Now, for me, this "innovation" of the elevations for the people is one I like. I wonder if there were traddies then whining and moaning about it.

BTW, I don't know where you're coming from, Patricius. Remind me at what point the people would SEE the consecrated host for the first time at Mass? WHERE has that Host been? Oh. Right. On the paten. Where the people can't see it.

And Fr. Blake, Jungmann even mentions that in a lot of places there used to be a dark curtain placed behind the altar and just prior to the elevation the curtain would be closed so that the Host showed up better!

I imagine the Holy Father will make due, unless he is a complete klutz with his left hand.

gemoftheocean said...

Oh, and *ignore* Bugnini. People like that deserve to be ignored!!! :-D

Fr Ray Blake said...

Gem in the East, as it was in the West, there is no moment of consecration, the genuflexion of the priest and elevation pinpointed the moment of the completion of the consecration of the individual elements.

There is of course still no elevation of the chalice in the Carthusian Rite.

Independent said...

During the first millenium it would appear that the Host was not elevated.The custom spread from Paris at the end of the 11th Century, when the Bishop of Paris made it obligatory to elevate after the words "hoc est enim Corpus meum". He did this to settle a dispute as to whether the Host was consecrated at that point or only after the words over the chalice. The Pope at the time, Innocent III declined to offer an opinion.

In England Cranmer abolished it in his First Prayer Book of 1549 because he thought it implied the doctrine of the Real Presence.

Both your Methodist instructor , Father, and Cranmer seem to have been unaware that the Church did without it for over a thousand years during which time the doctrine of the Presence was almost universal.

gemoftheocean said...

But Father, the genuflection, per se wouldn't have anything to do with it. But I think the completion of the words "This is my body" pretty much does it!! The genuflection and elevation are mere acknowledgements of what has taken place.
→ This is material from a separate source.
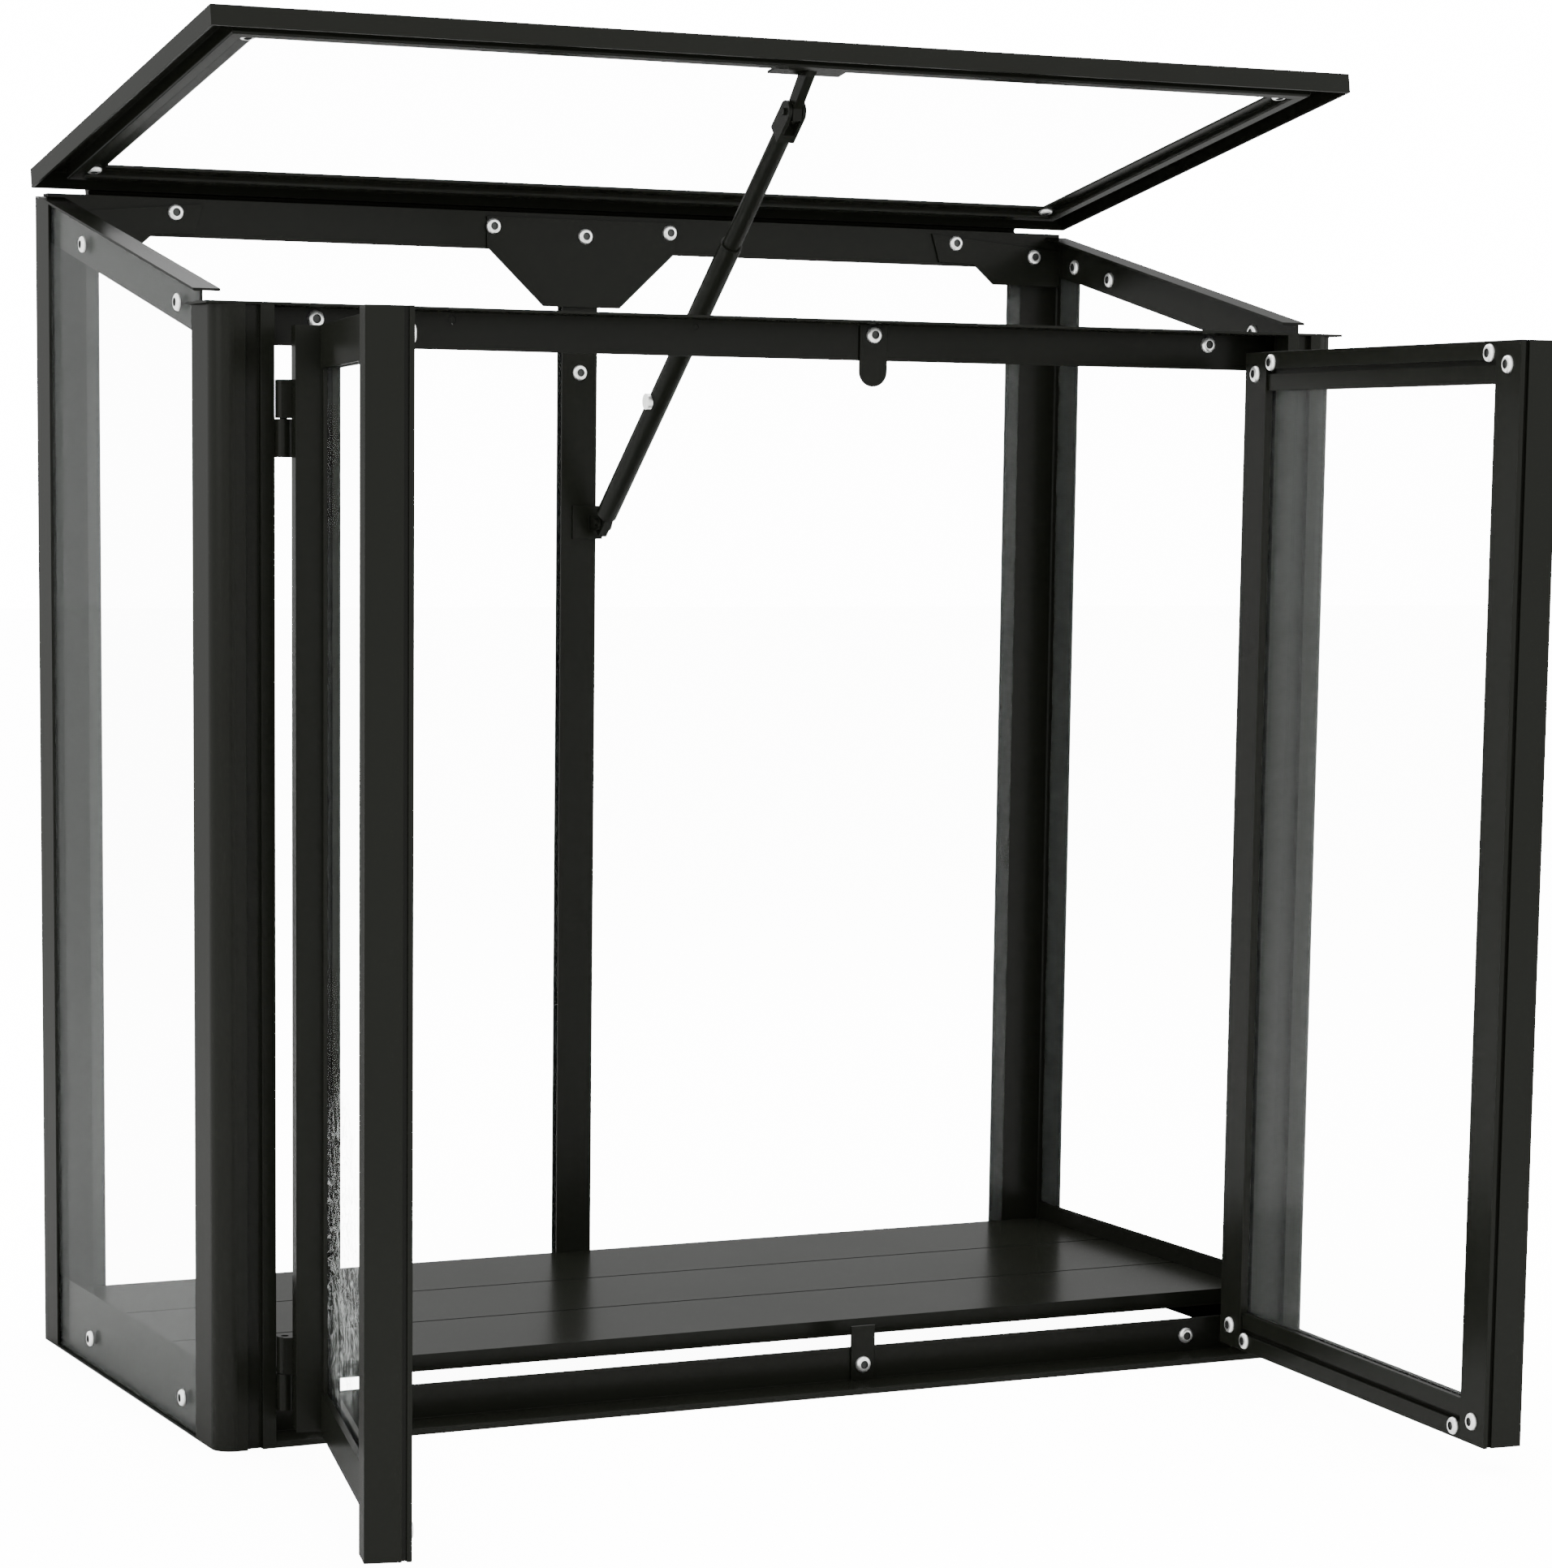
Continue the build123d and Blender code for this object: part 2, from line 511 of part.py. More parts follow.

BTW, I did like your allegories. I think the allegory tends to come after the practical, however.

I still would like to know what was the reason for the subdeacon holding up the paten at the high Mass I can't imagine a priest saying "Hey, Johnny [subdeacon] I've got a great idea, why don't you stand behind the deacon today and hold the paten in the humeral veil in a really fatiquing way in front of your face all through the consecration."

Johnny: "are you nuts?"

Priest: "I'm punishing you for staying out late last night. Let's just say it's to show the Jews hiding their face or something. I'll come up with that later!"

Patricius said...

Gem, I think I am "coming from" precisely the same place as your second sentence.

old believer said...

"It is true that this mediaeval ceremeony of the elevation has teneded to become an new centre of gravity for the Mass. It is possible to exaggerate its importance. A rite unknown till the XIIth century cannot be of first importance in any liturgy. We must teach our people that the essence of the Mass is not the elevation, but consecration and communion." Adrian Fortescue, 'The Mass', 1914, p.345

The elevation(s) after the Words of Institution are the most recent in terms of historical development compared with the three others that can be traced in various rites. An excellent study (now available in facsimile form) is Drury, T.W., 'Elevation in the Eucharist: Its History and Rationale', CUP, 1907 - republished by Kessinger.

Henry said...

"that's the way to do it!"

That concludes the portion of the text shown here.